EXERCISE TASK.
Write each line out exactly, leaving none out.

----

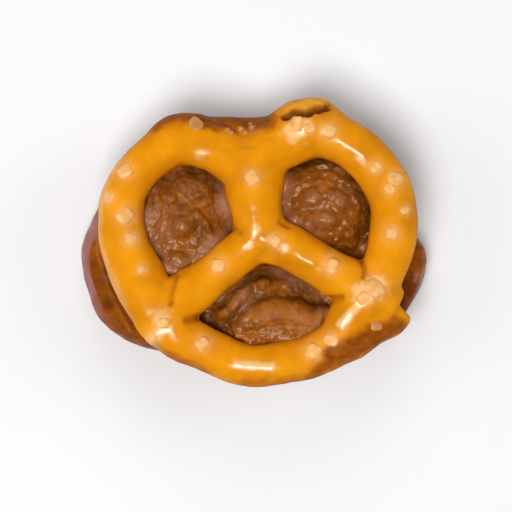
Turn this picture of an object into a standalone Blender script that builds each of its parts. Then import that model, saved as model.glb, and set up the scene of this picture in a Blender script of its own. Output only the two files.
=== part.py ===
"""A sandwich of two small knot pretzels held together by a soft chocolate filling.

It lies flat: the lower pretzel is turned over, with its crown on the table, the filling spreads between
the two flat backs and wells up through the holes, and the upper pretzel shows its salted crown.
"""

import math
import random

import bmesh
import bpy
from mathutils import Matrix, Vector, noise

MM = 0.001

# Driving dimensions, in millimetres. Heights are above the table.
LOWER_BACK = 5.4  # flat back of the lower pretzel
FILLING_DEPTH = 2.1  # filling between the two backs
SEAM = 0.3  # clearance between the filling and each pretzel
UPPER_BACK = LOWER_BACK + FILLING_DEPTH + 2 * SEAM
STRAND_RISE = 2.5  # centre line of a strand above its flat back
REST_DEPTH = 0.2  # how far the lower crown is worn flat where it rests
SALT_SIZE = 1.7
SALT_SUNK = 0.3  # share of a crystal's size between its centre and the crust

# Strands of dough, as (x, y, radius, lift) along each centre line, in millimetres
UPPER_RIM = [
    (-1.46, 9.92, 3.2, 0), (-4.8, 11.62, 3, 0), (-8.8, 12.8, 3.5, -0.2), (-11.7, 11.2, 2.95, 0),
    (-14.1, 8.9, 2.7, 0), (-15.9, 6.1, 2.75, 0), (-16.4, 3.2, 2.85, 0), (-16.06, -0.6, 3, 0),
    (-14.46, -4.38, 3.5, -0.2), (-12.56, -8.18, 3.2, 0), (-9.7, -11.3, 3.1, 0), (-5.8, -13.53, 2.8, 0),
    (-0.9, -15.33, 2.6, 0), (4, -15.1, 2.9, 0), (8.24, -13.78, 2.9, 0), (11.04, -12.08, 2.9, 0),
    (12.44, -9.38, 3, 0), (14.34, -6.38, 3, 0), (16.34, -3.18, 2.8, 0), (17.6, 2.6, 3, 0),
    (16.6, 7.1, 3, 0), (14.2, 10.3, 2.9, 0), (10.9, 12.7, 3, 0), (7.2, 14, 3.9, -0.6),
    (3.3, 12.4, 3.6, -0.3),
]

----

TASK ANSWER.
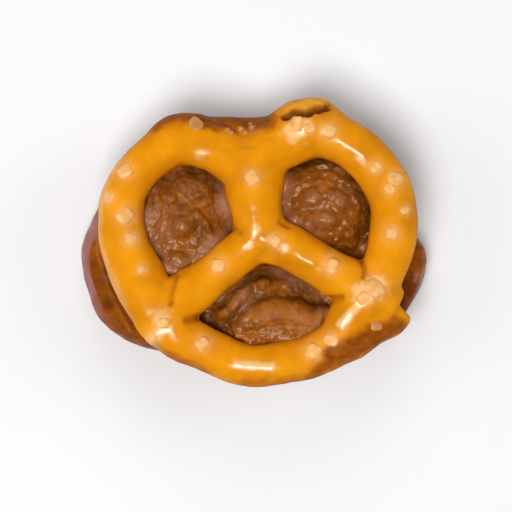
Turn this picture of an object into a standalone Blender script that builds each of its parts. Then import that model, saved as model.glb, and set up the scene of this picture in a Blender script of its own. Output only the two files.
=== part.py ===
"""A sandwich of two small knot pretzels held together by a soft chocolate filling.

It lies flat: the lower pretzel is turned over, with its crown on the table, the filling spreads between
the two flat backs and wells up through the holes, and the upper pretzel shows its salted crown.
"""

import math
import random

import bmesh
import bpy
from mathutils import Matrix, Vector, noise

MM = 0.001

# Driving dimensions, in millimetres. Heights are above the table.
LOWER_BACK = 5.4  # flat back of the lower pretzel
FILLING_DEPTH = 2.1  # filling between the two backs
SEAM = 0.3  # clearance between the filling and each pretzel
UPPER_BACK = LOWER_BACK + FILLING_DEPTH + 2 * SEAM
STRAND_RISE = 2.5  # centre line of a strand above its flat back
REST_DEPTH = 0.2  # how far the lower crown is worn flat where it rests
SALT_SIZE = 1.7
SALT_SUNK = 0.3  # share of a crystal's size between its centre and the crust

# Strands of dough, as (x, y, radius, lift) along each centre line, in millimetres
UPPER_RIM = [
    (-1.46, 9.92, 3.2, 0), (-4.8, 11.62, 3, 0), (-8.8, 12.8, 3.5, -0.2), (-11.7, 11.2, 2.95, 0),
    (-14.1, 8.9, 2.7, 0), (-15.9, 6.1, 2.75, 0), (-16.4, 3.2, 2.85, 0), (-16.06, -0.6, 3, 0),
    (-14.46, -4.38, 3.5, -0.2), (-12.56, -8.18, 3.2, 0), (-9.7, -11.3, 3.1, 0), (-5.8, -13.53, 2.8, 0),
    (-0.9, -15.33, 2.6, 0), (4, -15.1, 2.9, 0), (8.24, -13.78, 2.9, 0), (11.04, -12.08, 2.9, 0),
    (12.44, -9.38, 3, 0), (14.34, -6.38, 3, 0), (16.34, -3.18, 2.8, 0), (17.6, 2.6, 3, 0),
    (16.6, 7.1, 3, 0), (14.2, 10.3, 2.9, 0), (10.9, 12.7, 3, 0), (7.2, 14, 3.9, -0.6),
    (3.3, 12.4, 3.6, -0.3),
]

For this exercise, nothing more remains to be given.